#### [Objective]
Lines holding the string "behind" are the ones to copy from this listing.

#### [Data section]
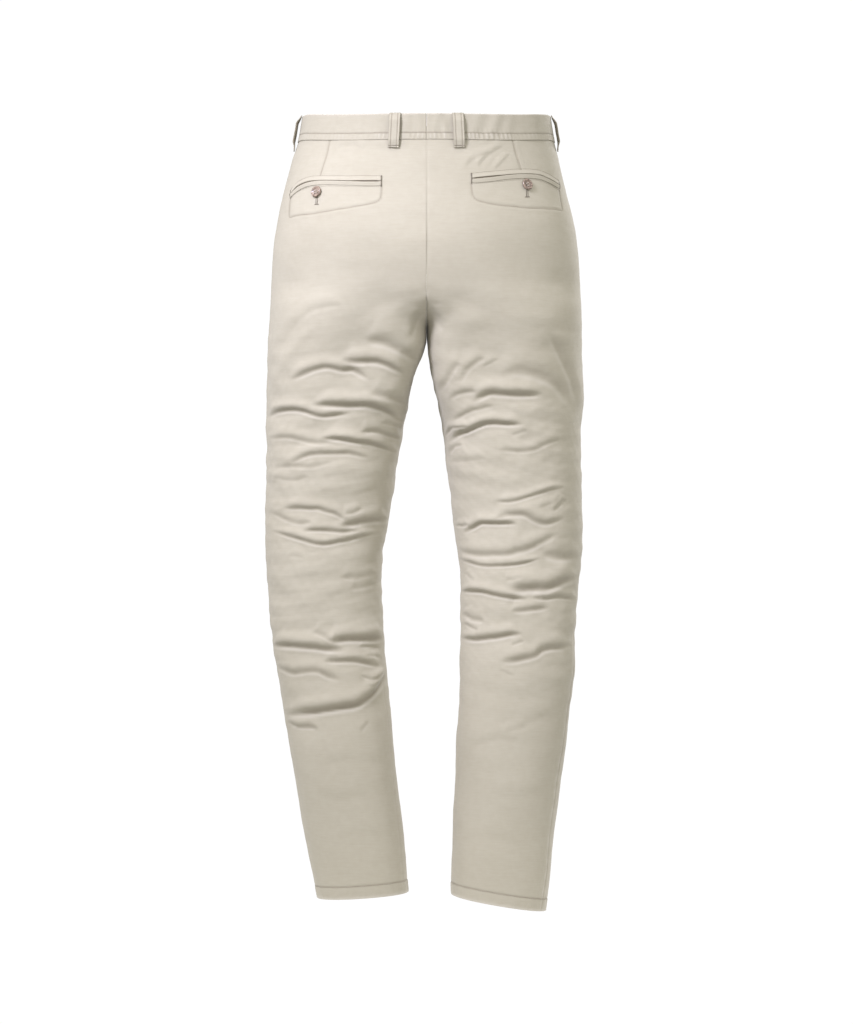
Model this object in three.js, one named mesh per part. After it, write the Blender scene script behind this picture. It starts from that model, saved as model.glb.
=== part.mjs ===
// Straight-leg chino trousers, filled out as they are when worn and held at the waist.
// Millimetres, +Z up, +X to the wearer's left, the front faces -Y.
// The origin is the centre of the waistband's ring, halfway up the waistband.
//
// Each leg is a tube of rings that runs from the waist to the hem. Above the crotch a ring reaches
// past the middle plane and is cut there, so the centre seams and the crotch curve follow from the
// same rings as the legs. The angle round a ring is 0 at the inseam, a quarter turn at the front,
// a half turn at the outseam and three quarters at the back.
import * as THREE from "three";

// Driving dimensions
const layer = 1.2; // wall of one layer of twill
const gap = 0.3; // between two pieces at a seam
const bandHeight = 34;
const bandWall = 2.2; // the folded and interlined waistband
const bandProud = 0.4; // how far the waistband stands out from the cloth below it
const crotchHeight = -255;
const splitHeight = -203; // where the rings start to part into two legs
const crotchRound = 0.4; // fullness of the crotch curve's lowest part, from 0 to 2
const hemFold = 15.5; // depth of the turned-up hem
const hemGroove = 0.7;
const loopWidth = 14.5;
const loopWall = 1.6;
const loopStandOff = 3.2; // room for a belt strap behind the loop
const loopDrop = 12; // the loop's lower end, below the waistband seam
const loopFromCentre = 41; // of a back loop, from the centre back
const loopPastSide = 10; // of a side loop, behind the outseam
const loopFromFront = 92; // of a front loop, from the centre front
const pocketLength = 142;
const pocketFromCentre = 58; // from the centre back seam to the pocket's inner end
const weltWidth = 5.4;
const mouthWidth = 1;
const slantTopInset = 42; // front pocket mouth, from the outseam at the waist
const slantDepth = 168; // front pocket mouth, down the outseam
const facingOverlap = 22; // of the front pocket facing, under the front panel
const facingDepth = 2.4; // of the front pocket facing at the mouth, below the front panel's face
const flyWidth = 38;
const flyLength = 165;
const bandOverlap = 14; // of the left waistband end, past the centre front
const bandUnderlap = 26; // of the right waistband end, beneath it
const pocketButton = 15;
const waistButton = 17;
const buttonThick = 2.8;

const cottonBeige = "#cfc6b4";
const hornBrown = "#86685a";

const bandTop = bandHeight / 2;
const bandSeam = -bandHeight / 2;
const turn = 2 * Math.PI;
const frontAngle = turn / 4;
const sideAngle = turn / 2;
const backAngle = (3 * turn) / 4;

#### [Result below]
Model this object in three.js, one named mesh per part. After it, write the Blender scene script behind this picture. It starts from that model, saved as model.glb.
const loopStandOff = 3.2; // room for a belt strap behind the loop
const loopPastSide = 10; // of a side loop, behind the outseam